-- Begin AVAILABLE RECORDS --

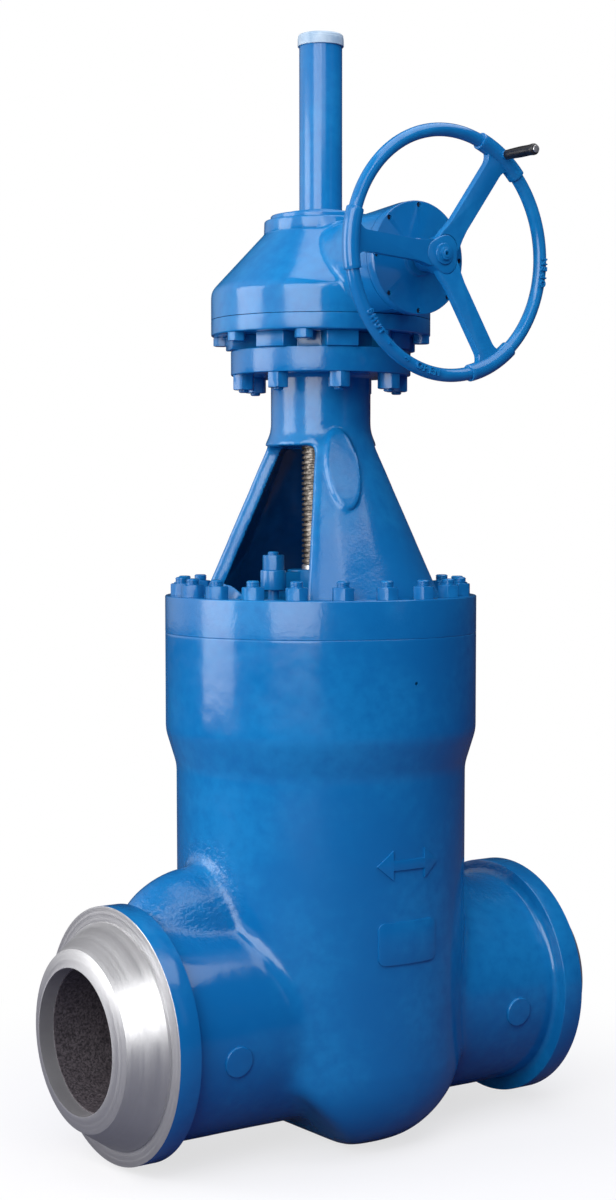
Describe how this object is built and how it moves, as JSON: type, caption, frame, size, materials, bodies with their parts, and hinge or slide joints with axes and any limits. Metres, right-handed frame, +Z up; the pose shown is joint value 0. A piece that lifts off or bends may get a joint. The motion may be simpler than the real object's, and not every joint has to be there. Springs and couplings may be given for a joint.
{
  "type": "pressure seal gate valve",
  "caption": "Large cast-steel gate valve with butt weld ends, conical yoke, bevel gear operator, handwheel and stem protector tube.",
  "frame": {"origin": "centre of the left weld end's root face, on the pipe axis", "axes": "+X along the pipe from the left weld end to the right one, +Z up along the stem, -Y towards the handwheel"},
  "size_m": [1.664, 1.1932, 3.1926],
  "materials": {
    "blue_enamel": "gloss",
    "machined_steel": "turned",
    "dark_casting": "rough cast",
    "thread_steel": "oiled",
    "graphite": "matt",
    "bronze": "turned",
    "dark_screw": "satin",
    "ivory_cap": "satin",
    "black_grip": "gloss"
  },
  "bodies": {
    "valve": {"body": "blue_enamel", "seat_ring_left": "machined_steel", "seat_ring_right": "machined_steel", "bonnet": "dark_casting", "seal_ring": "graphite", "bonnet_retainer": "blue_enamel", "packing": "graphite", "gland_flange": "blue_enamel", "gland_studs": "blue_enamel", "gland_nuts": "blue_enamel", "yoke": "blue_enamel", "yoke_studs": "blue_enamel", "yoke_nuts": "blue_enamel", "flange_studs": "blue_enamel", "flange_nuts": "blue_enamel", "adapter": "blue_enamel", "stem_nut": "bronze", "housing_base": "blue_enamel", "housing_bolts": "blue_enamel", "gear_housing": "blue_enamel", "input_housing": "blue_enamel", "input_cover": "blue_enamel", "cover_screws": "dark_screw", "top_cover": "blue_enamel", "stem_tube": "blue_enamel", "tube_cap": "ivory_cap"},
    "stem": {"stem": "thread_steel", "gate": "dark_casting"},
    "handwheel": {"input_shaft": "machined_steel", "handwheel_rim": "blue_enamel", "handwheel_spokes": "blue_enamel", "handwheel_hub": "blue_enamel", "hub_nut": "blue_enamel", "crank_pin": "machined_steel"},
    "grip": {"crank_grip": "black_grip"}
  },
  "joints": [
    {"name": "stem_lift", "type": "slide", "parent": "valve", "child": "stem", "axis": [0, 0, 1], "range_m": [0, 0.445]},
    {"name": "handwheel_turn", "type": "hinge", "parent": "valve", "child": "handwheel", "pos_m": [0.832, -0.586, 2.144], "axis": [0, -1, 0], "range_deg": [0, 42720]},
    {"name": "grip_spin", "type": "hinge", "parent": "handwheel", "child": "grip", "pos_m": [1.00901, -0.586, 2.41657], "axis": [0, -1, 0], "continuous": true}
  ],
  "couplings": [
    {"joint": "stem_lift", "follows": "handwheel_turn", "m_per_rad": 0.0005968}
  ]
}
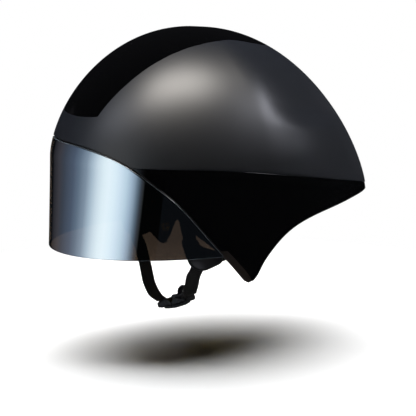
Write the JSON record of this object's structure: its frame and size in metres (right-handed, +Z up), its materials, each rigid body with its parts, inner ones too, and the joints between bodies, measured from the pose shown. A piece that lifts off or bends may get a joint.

-- End AVAILABLE RECORDS --

Repeat all the entries word for word.

#### SOLUTION TO THIS TASK
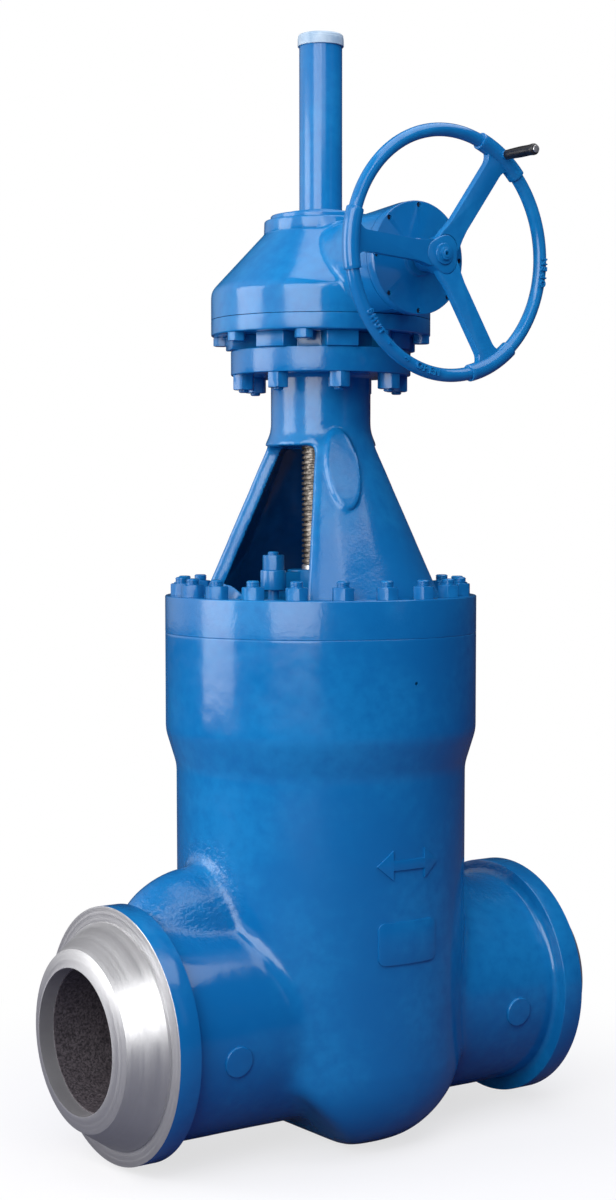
Describe how this object is built and how it moves, as JSON: type, caption, frame, size, materials, bodies with their parts, and hinge or slide joints with axes and any limits. Metres, right-handed frame, +Z up; the pose shown is joint value 0. A piece that lifts off or bends may get a joint. The motion may be simpler than the real object's, and not every joint has to be there. Springs and couplings may be given for a joint.
{
  "type": "pressure seal gate valve",
  "caption": "Large cast-steel gate valve with butt weld ends, conical yoke, bevel gear operator, handwheel and stem protector tube.",
  "frame": {"origin": "centre of the left weld end's root face, on the pipe axis", "axes": "+X along the pipe from the left weld end to the right one, +Z up along the stem, -Y towards the handwheel"},
  "size_m": [1.664, 1.1932, 3.1926],
  "materials": {
    "blue_enamel": "gloss",
    "machined_steel": "turned",
    "dark_casting": "rough cast",
    "thread_steel": "oiled",
    "graphite": "matt",
    "bronze": "turned",
    "dark_screw": "satin",
    "ivory_cap": "satin",
    "black_grip": "gloss"
  },
  "bodies": {
    "valve": {"body": "blue_enamel", "seat_ring_left": "machined_steel", "seat_ring_right": "machined_steel", "bonnet": "dark_casting", "seal_ring": "graphite", "bonnet_retainer": "blue_enamel", "packing": "graphite", "gland_flange": "blue_enamel", "gland_studs": "blue_enamel", "gland_nuts": "blue_enamel", "yoke": "blue_enamel", "yoke_studs": "blue_enamel", "yoke_nuts": "blue_enamel", "flange_studs": "blue_enamel", "flange_nuts": "blue_enamel", "adapter": "blue_enamel", "stem_nut": "bronze", "housing_base": "blue_enamel", "housing_bolts": "blue_enamel", "gear_housing": "blue_enamel", "input_housing": "blue_enamel", "input_cover": "blue_enamel", "cover_screws": "dark_screw", "top_cover": "blue_enamel", "stem_tube": "blue_enamel", "tube_cap": "ivory_cap"},
    "stem": {"stem": "thread_steel", "gate": "dark_casting"},
    "handwheel": {"input_shaft": "machined_steel", "handwheel_rim": "blue_enamel", "handwheel_spokes": "blue_enamel", "handwheel_hub": "blue_enamel", "hub_nut": "blue_enamel", "crank_pin": "machined_steel"},
    "grip": {"crank_grip": "black_grip"}
  },
  "joints": [
    {"name": "stem_lift", "type": "slide", "parent": "valve", "child": "stem", "axis": [0, 0, 1], "range_m": [0, 0.445]},
    {"name": "handwheel_turn", "type": "hinge", "parent": "valve", "child": "handwheel", "pos_m": [0.832, -0.586, 2.144], "axis": [0, -1, 0], "range_deg": [0, 42720]},
    {"name": "grip_spin", "type": "hinge", "parent": "handwheel", "child": "grip", "pos_m": [1.00901, -0.586, 2.41657], "axis": [0, -1, 0], "continuous": true}
  ],
  "couplings": [
    {"joint": "stem_lift", "follows": "handwheel_turn", "m_per_rad": 0.0005968}
  ]
}
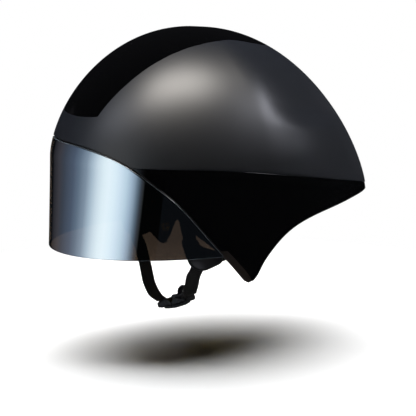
Write the JSON record of this object's structure: its frame and size in metres (right-handed, +Z up), its materials, each rigid body with its parts, inner ones too, and the joints between bodies, measured from the pose shown. A piece that lifts off or bends may get a joint.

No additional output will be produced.